首先,老年人增加,劳动力减少,国家无力负担如此庞大的福利系统。自1936年社会民主党上台执政以来,瑞典实行社会福利政策,建立了比较完善的社会福利制度,社会福利支出占国民收入的30%左右。20世纪90年代初,世界范围内的经济衰退使瑞典深受其害,金融危机、高失业率更暴露了原有福利体系的缺陷。财政赤字达到国民生产总值的13%。公共部门出现许多问题,于是政府推出改革措施,目的是削减和控制社会保障费用的支付。采取的手段一是减少国家支付的补贴数额,二是增加一些福利项目中个人应付部分的额度。
改革让瑞典人或多或少地改变了对生活的态度。按照瑞典人的概念,根本不需要存款,因为政府支付的退休金足以保证老有所养。改革后,养老金由企业和雇员各支付一半。具体而言,每人工资的18.5%留作退休附加金部分,而且其中的2.5%将作为“储备保险金”存入自己的账户,个人可决定投资方向。平均算下来,退休人员可以拿到1.3万克朗左右的退休金,靠这些钱可以维持生活,但肯定住不起大房子,不能自由自在地消费,于是,好多瑞典年轻人开始攒钱防老了,不再像以前那样当“月光族”。
其次,瑞典失业者待遇优厚,懒汉也能过日子,这导致整个社会缺乏生气,也缺乏斗志。尽管瑞典人素质高,比较诚实,多数人还是老老实实工作,不想偷奸耍滑,可还是有人利用这套制度谋取私利。比如说,有人领着失业保险,打份不用交税的零工,日子过得十分滋润。

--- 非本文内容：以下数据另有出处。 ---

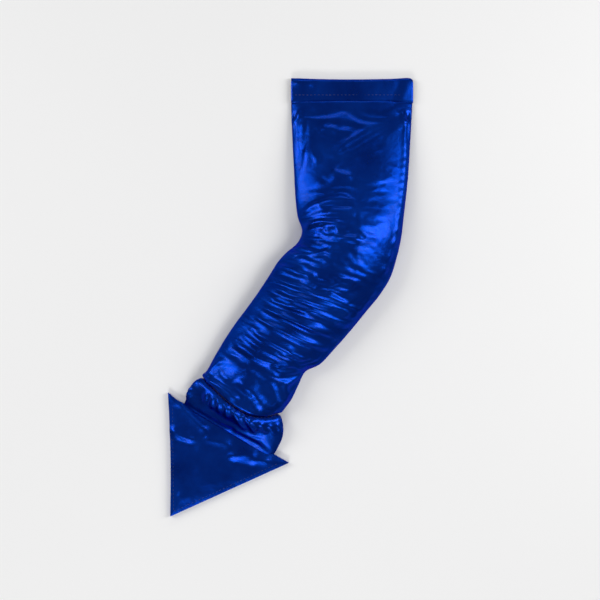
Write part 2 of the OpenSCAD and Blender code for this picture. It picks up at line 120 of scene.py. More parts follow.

显然,这不利于国家的发展,于是,有一年大选时,反对党打出改革的旗号,宣布让每个人都工作,当时这个倡议得到了多数瑞典人的支持,从而上台。可有些事情说起来容易做起来难,要减少或取消失业救济金,自然遭到“既得利益者”的反对,他们不断地搞些示威或者抗议,让政府有所顾忌。除此之外,就业市场不景气,有些人想工作而不得其职也是严峻的现实。
福山有本书叫《历史的终结》,根据他的理论,高福利、低失业率的资本主义模式是人类可以享受的最好生活,历史发展至此已是最高阶段。根据他的说法,瑞典模式的确是世界的楷模,然而,900万诚实、聪明的国民生活在一个资源丰富的国度,这个现实不可复制;其模式也不是所有国家都可以效仿的。而瑞典自身,也因高福利不堪重负,遭遇困难后开始调整,这也是西欧大多数国家面临的同样课题。
历史,并没有终结,而是在起起伏伏;瑞典人的担心固然和我们不同,却也给我们以启示。在社会高速发展之际推进福利固然重要,如何考虑长远一些,让这个制度得以长时间维持运作更是值得深思的。